Decoupling aid sought from Taoiseach

TAOISEACH Bertie Ahern and Finance Minister Charlie McCreevy are being warned by ICMSA this week that Agriculture Minister Joe Walsh’s full decoupling decision will decimate agricultural output, unless there are appropriate new income measures to keep farmers in business.
Decoupling aid sought from Taoiseach

ICMSA President Pat O’Rourke said the Association accepts that decoupling is a done deal, but wants to know how Minister Joe Walsh plans to achieve his stated objective of protecting Ireland’s agricultural production base.

Mr O’Rourke predicted that suckler numbers will fall by 30%, due to decoupling, unless the Government softens the blow for farmers. He expects that the national milk quota will be filled, but at the cost of a huge 30% income drop for dairy farmers.

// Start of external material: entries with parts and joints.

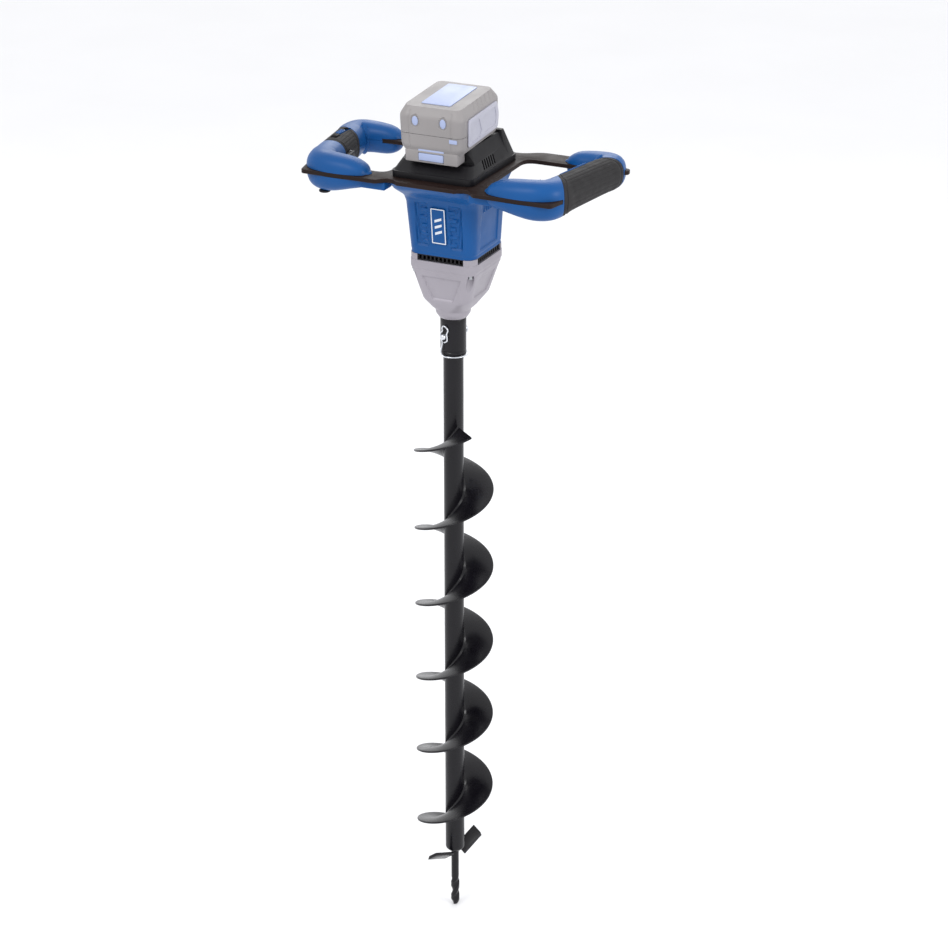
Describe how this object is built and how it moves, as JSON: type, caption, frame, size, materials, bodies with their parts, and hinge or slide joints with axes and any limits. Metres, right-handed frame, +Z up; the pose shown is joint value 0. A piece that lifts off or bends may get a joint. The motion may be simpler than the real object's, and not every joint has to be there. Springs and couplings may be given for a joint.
{
  "type": "cordless earth auger",
  "caption": "Hand-held battery earth auger: power head with two loop handles, gearbox, quick-release coupling and a spiral earth bit.",
  "frame": {"origin": "centre of the flat end of the pilot point", "axes": "+Z up along the auger axis, +X from handle to handle, -Y towards the badge"},
  "size_m": [0.3856, 0.186, 1.1207],
  "materials": {
    "blue_plastic": "moulded, fine texture",
    "black_plastic": "moulded, fine texture",
    "rubber_grip": "soft overmould",
    "frame_paint": "powder coat",
    "cast_alloy": "painted casting",
    "black_steel": "gloss enamel",
    "zinc": "bright zinc",
    "steel": "machined",
    "copper_winding": "enamelled winding",
    "board_green": "circuit board",
    "battery_grey": "moulded",
    "pale_blue": "moulded",
    "cell_can": "sleeved cells"
  },
  "bodies": {
    "head": {"gearbox_housing": "cast_alloy", "ring_gear": "steel", "output_bearing": "steel", "lower_bearing": "steel", "upper_bearing": "steel", "motor_plate": "steel", "trigger_pin": "steel", "gearbox_screw_1": "steel", "gearbox_screw_2": "steel", "gearbox_screw_3": "steel", "gearbox_screw_4": "steel", "shaft_seal": "rubber_grip", "right_grip_sleeve": "rubber_grip", "left_grip_sleeve": "rubber_grip", "left_foot_pad": "rubber_grip", "motor_bracket": "black_plastic", "vent_ring": "black_plastic", "switch_body": "black_plastic", "battery_mount": "black_plastic", "terminal_block": "black_plastic", "motor_stator": "copper_winding", "controller_board": "board_green", "motor_housing": "blue_plastic", "right_handle_upper_shell": "blue_plastic", "right_handle_lower_shell": "blue_plastic", "left_handle_upper_shell": "blue_plastic", "left_handle_lower_shell": "blue_plastic", "badge_plate": "pale_blue", "frame_plate": "frame_paint"},
    "spindle": {"output_spindle": "steel", "drive_sleeve": "black_steel", "hitch_pin": "zinc", "lock_clip": "zinc", "bit_tube": "black_steel", "auger_flight": "black_steel", "cutting_blade_1": "black_steel", "cutting_blade_2": "black_steel", "pilot_point": "black_steel"},
    "rotor": {"rotor_shaft": "steel", "rotor_core": "steel", "cooling_fan": "black_plastic", "sun_gear": "steel"},
    "planet_1": {"planet_gear_1": "steel"},
    "planet_2": {"planet_gear_2": "steel"},
    "planet_3": {"planet_gear_3": "steel"},
    "trigger_lever": {"trigger": "black_plastic"},
    "lock_off": {"lock_off_button": "black_plastic"},
    "slider": {"speed_slider": "blue_plastic"},
    "battery": {"battery_case_lower": "battery_grey", "battery_case_upper": "battery_grey", "battery_cells": "cell_can", "battery_label": "pale_blue", "battery_side_panel_left": "pale_blue", "battery_side_panel_right": "pale_blue"},
    "battery_release": {"release_button": "pale_blue"}
  },
  "joints": [
    {"name": "spindle_spin", "type": "hinge", "parent": "head", "child": "spindle", "pos_m": [0, 0, 0.87], "axis": [0, 0, -1], "continuous": true},
    {"name": "rotor_spin", "type": "hinge", "parent": "head", "child": "rotor", "pos_m": [0, 0, 0.95], "axis": [0, 0, -1], "continuous": true},
    {"name": "planet_1_spin", "type": "hinge", "parent": "spindle", "child": "planet_1", "pos_m": [0.0162, 0, 0.903], "axis": [0, 0, -1], "continuous": true},
    {"name": "planet_2_spin", "type": "hinge", "parent": "spindle", "child": "planet_2", "pos_m": [-0.0081, 0.01403, 0.903], "axis": [0, 0, -1], "continuous": true},
    {"name": "planet_3_spin", "type": "hinge", "parent": "spindle", "child": "planet_3", "pos_m": [-0.0081, -0.01403, 0.903], "axis": [0, 0, -1], "continuous": true},
    {"name": "trigger_pull", "type": "hinge", "parent": "head", "child": "trigger_lever", "pos_m": [-0.1375, 0.001, 1.018], "axis": [0, 0, -1], "range_deg": [0, 7], "stiffness_Nm_per_rad": 0.4, "springref_deg": -5.73},
    {"name": "lock_off_press", "type": "slide", "parent": "head", "child": "lock_off", "axis": [0, 0, -1], "range_m": [0, 0.0025], "stiffness_N_per_m": 300, "springref_m": -0.001},
    {"name": "speed_slider_move", "type": "slide", "parent": "head", "child": "slider", "axis": [0, 1, 0], "range_m": [0, 0.012]},
    {"name": "battery_slide", "type": "slide", "parent": "head", "child": "battery", "axis": [0, -0.9981, -0.061], "range_m": [0, 0.11]},
    {"name": "battery_release_press", "type": "slide", "parent": "battery", "child": "battery_release", "axis": [0, 0.9981, 0.061], "range_m": [0, 0.003], "stiffness_N_per_m": 400, "springref_m": -0.001}
  ],
  "couplings": [
    {"joint": "rotor_spin", "follows": "spindle_spin", "ratio": 6},
    {"joint": "planet_1_spin", "follows": "spindle_spin", "ratio": -2.5},
    {"joint": "planet_2_spin", "follows": "spindle_spin", "ratio": -2.5},
    {"joint": "planet_3_spin", "follows": "spindle_spin", "ratio": -2.5}
  ]
}
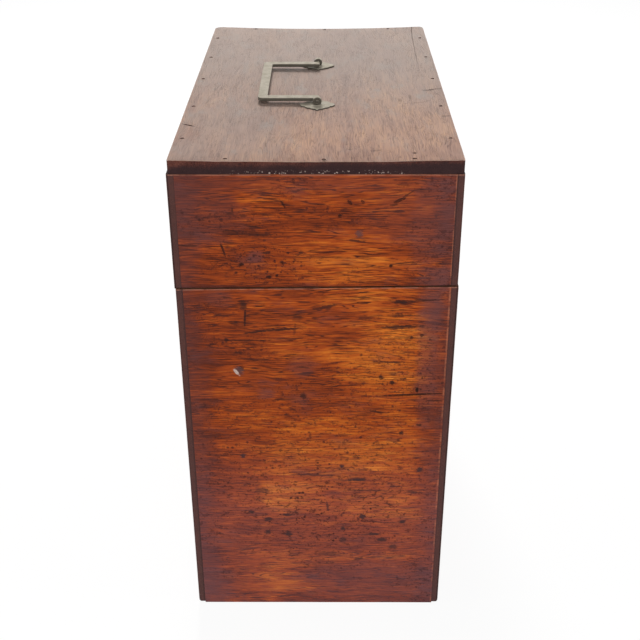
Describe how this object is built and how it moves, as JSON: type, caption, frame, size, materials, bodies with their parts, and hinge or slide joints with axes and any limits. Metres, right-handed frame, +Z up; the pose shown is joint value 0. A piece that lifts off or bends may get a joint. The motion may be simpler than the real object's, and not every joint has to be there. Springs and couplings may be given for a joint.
{
  "type": "decanter box",
  "caption": "Tall rectangular mahogany box with a hinged lid, a link-plate lock, lined cells for decanters and a folding brass bail handle on top.",
  "frame": {"origin": "middle of the underside", "axes": "+Z up; X along the box, -X is the end that the picture shows; +Y is the back with the hinges, -Y the front with the lock"},
  "size_m": [0.276, 0.1555, 0.3026],
  "materials": {
    "wall_mahogany": "old french polish, worn at the edges",
    "inner_mahogany": "bare, dry",
    "top_mahogany": "old polish gone hazy",
    "green_baize": "felted wool, worn",
    "iron": "dark, unpolished",
    "handle_brass": "dull grey-green patina",
    "fitting_brass": "aged, brushed"
  },
  "bodies": {
    "base": {"base_front_board": "wall_mahogany", "base_back_board": "wall_mahogany", "base_left_end": "wall_mahogany", "base_right_end": "wall_mahogany", "bottom_board": "inner_mahogany", "cell_divider": "inner_mahogany", "left_cell_lining": "green_baize", "right_cell_lining": "green_baize", "left_cell_pad": "green_baize", "right_cell_pad": "green_baize", "base_corner_pins": "iron", "bottom_pins": "iron", "lock_drill_pin": "iron", "lock_spring": "iron", "lock_studs": "iron", "left_hinge_base_leaf": "fitting_brass", "right_hinge_base_leaf": "fitting_brass", "left_hinge_pin": "fitting_brass", "right_hinge_pin": "fitting_brass", "base_hinge_screws": "fitting_brass", "lock_case": "fitting_brass", "lock_cap": "fitting_brass", "lock_screws": "fitting_brass", "keyhole_escutcheon": "fitting_brass"},
    "lid": {"top_board": "top_mahogany", "lid_front_board": "wall_mahogany", "lid_back_board": "wall_mahogany", "lid_left_end": "wall_mahogany", "lid_right_end": "wall_mahogany", "lid_corner_pins": "iron", "top_pins": "iron", "lid_lining": "green_baize", "left_hinge_lid_leaf": "fitting_brass", "right_hinge_lid_leaf": "fitting_brass", "lid_hinge_screws": "fitting_brass", "link_plate": "fitting_brass", "link_plate_screws": "fitting_brass", "handle_plate_left": "handle_brass", "handle_plate_right": "handle_brass", "handle_post_left": "handle_brass", "handle_post_right": "handle_brass", "handle_nuts": "handle_brass"},
    "bail": {"handle_bail": "handle_brass"},
    "bolt": {"lock_bolt": "fitting_brass"}
  },
  "joints": [
    {"name": "lid_hinge", "type": "hinge", "parent": "base", "child": "lid", "pos_m": [0, 0.077, 0.2256], "axis": [-1, 0, 0], "range_deg": [0, 180]},
    {"name": "handle_swing", "type": "hinge", "parent": "lid", "child": "bail", "pos_m": [-0.0042, 0, 0.3], "axis": [1, 0, 0], "range_deg": [0, 180]},
    {"name": "bolt_slide", "type": "slide", "parent": "base", "child": "bolt", "axis": [1, 0, 0], "range_m": [0, 0.0047]}
  ]
}
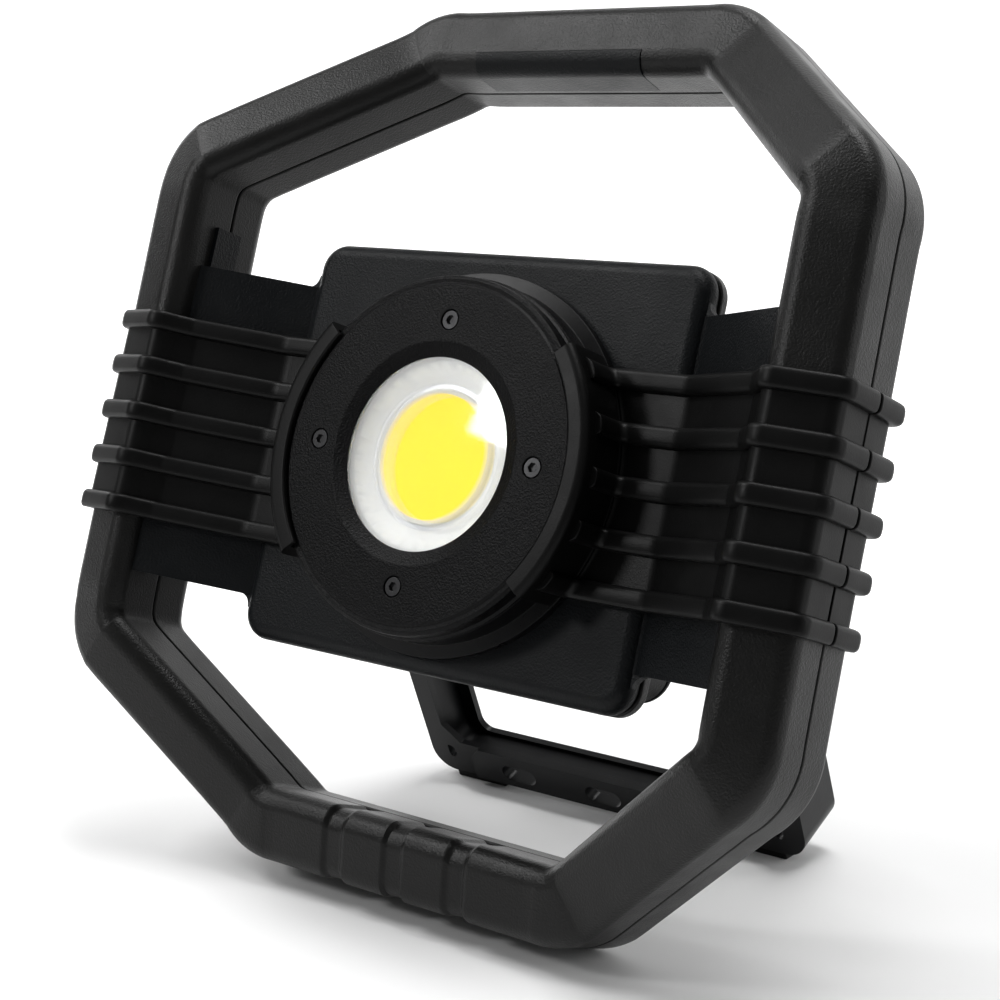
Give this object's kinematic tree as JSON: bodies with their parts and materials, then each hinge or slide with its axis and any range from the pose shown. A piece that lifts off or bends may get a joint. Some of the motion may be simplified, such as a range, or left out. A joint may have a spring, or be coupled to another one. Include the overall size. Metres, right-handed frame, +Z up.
{
  "type": "work light",
  "caption": "Battery work light: round lamp head in a bowed octagonal carrying frame with ribbed grips, leaning back on a folding rear stand.",
  "frame": {"origin": "middle of the footprint box, on the surface that the light stands on", "axes": "+Z up, +Y from the lamp's face towards its back (level), +X to the right seen from the front; the light leans back 20 degrees on its stand"},
  "size_m": [0.2766, 0.1536, 0.2781],
  "materials": {
    "black_plastic": "fine moulded texture, satin",
    "grained_plastic": "moulded grain, matt",
    "black_rubber": "satin rubber",
    "head_metal": "black coated die-cast aluminium, satin",
    "bezel_metal": "black coated die-cast aluminium, fine grain",
    "black_screw": "black oxide steel",
    "seal_rubber": "matt",
    "clear_lens": "clear",
    "white_reflector": "glossy white",
    "light_surface": "yellow phosphor in silicone",
    "white_ceramic": "white dam",
    "aluminium": "machined",
    "thermal_paste": "soft grey",
    "circuit_board": "green solder mask",
    "component_black": "moulded components",
    "cell_sleeve": "sleeved cells",
    "holder_plastic": "moulded",
    "nickel": "nickel strip",
    "steel": "plain steel",
    "button_rubber": "soft touch",
    "window_clear": "smoked clear",
    "led_white": "small charge lights",
    "lead_red": "silicone insulated wire",
    "stand_metal": "black coated die-cast aluminium",
    "washer_nylon": "nylon"
  },
  "bodies": {
    "light": {"frame_front_shell": "black_plastic", "frame_rear_shell": "black_plastic", "frame_screws": "black_screw", "top_grip_insert": "grained_plastic", "front_housing": "grained_plastic", "housing_seal": "seal_rubber", "rear_cover": "black_plastic", "cover_screws": "black_screw", "battery_box": "black_plastic", "battery_lid": "grained_plastic", "lid_screws": "black_screw", "head_barrel": "head_metal", "bezel_ring": "bezel_metal", "bezel_screws": "black_screw", "lens_seal": "seal_rubber", "lens": "clear_lens", "reflector": "white_reflector", "cob_board": "aluminium", "cob_light": "light_surface", "cob_dam": "white_ceramic", "cob_holder": "holder_plastic", "holder_screws": "steel", "thermal_pad": "thermal_paste", "heat_sink": "aluminium", "driver_board": "circuit_board", "driver_parts": "component_black", "board_posts": "steel", "battery_cells": "cell_sleeve", "cell_holder": "holder_plastic", "cell_strips": "nickel", "charge_board": "circuit_board", "power_switch": "component_black", "charge_window": "window_clear", "charge_leds": "led_white", "charge_socket": "steel", "port_hinge": "black_screw", "lamp_leads": "lead_red", "grip_right": "black_rubber", "grip_left": "black_rubber", "grip_rear_right": "black_rubber", "grip_rear_left": "black_rubber", "pivot_bolts": "black_screw", "pivot_washers": "washer_nylon"},
    "stand": {"stand_bracket": "stand_metal", "stand_pad_right": "black_rubber", "stand_pad_left": "black_rubber"},
    "power_button": {"power_button": "button_rubber"},
    "port_cover": {"port_cover": "button_rubber"}
  },
  "joints": [
    {"name": "stand_hinge", "type": "hinge", "parent": "light", "child": "stand", "pos_m": [0, 0.01267, 0.13706], "axis": [1, 0, 0], "range_deg": [-33, 128]},
    {"name": "power_button_press", "type": "slide", "parent": "light", "child": "power_button", "axis": [0, -0.9397, 0.342], "range_m": [0, 0.0006], "stiffness_N_per_m": 800, "springref_m": -0.0005},
    {"name": "port_cover_hinge", "type": "hinge", "parent": "light", "child": "port_cover", "pos_m": [0, 0.00579, 0.07838], "axis": [-1, 0, 0], "range_deg": [0, 150]}
  ]
}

He said the dairy premium will leave farmers with an effective 13% price cut, but facing the full 25% price cut without compensation on all new quota acquired after 2005 by expanding farmers.

He said dairy farmers also stand to lose €150 each on 500,000 bull calves.

His main demand for Taoiseach Bertie Ahern tomorrow in a National Partnership meeting will be establishment of a Commission on Farm Incomes.

Without such a Commission, the Sustaining Progress agreement is no more than an arrangement to justify benchmarking for the public sector, said Mr O’Rourke.

Yesterday, he met Finance Minister McCreevy and demanded substantial reduction of extra costs imposed on farmers, including reduction in the animal disease levies and fairer treatment regarding personal tax allowances.

He said ICMSA fundamentally disagrees with Minister Walsh’s statement that decoupling will provide a better opportunity for the food sector to source quality raw material.

“Is he alleging that farmers are not producing quality material at present?”, said Mr O'Rourke, demanding he withdraw the statement.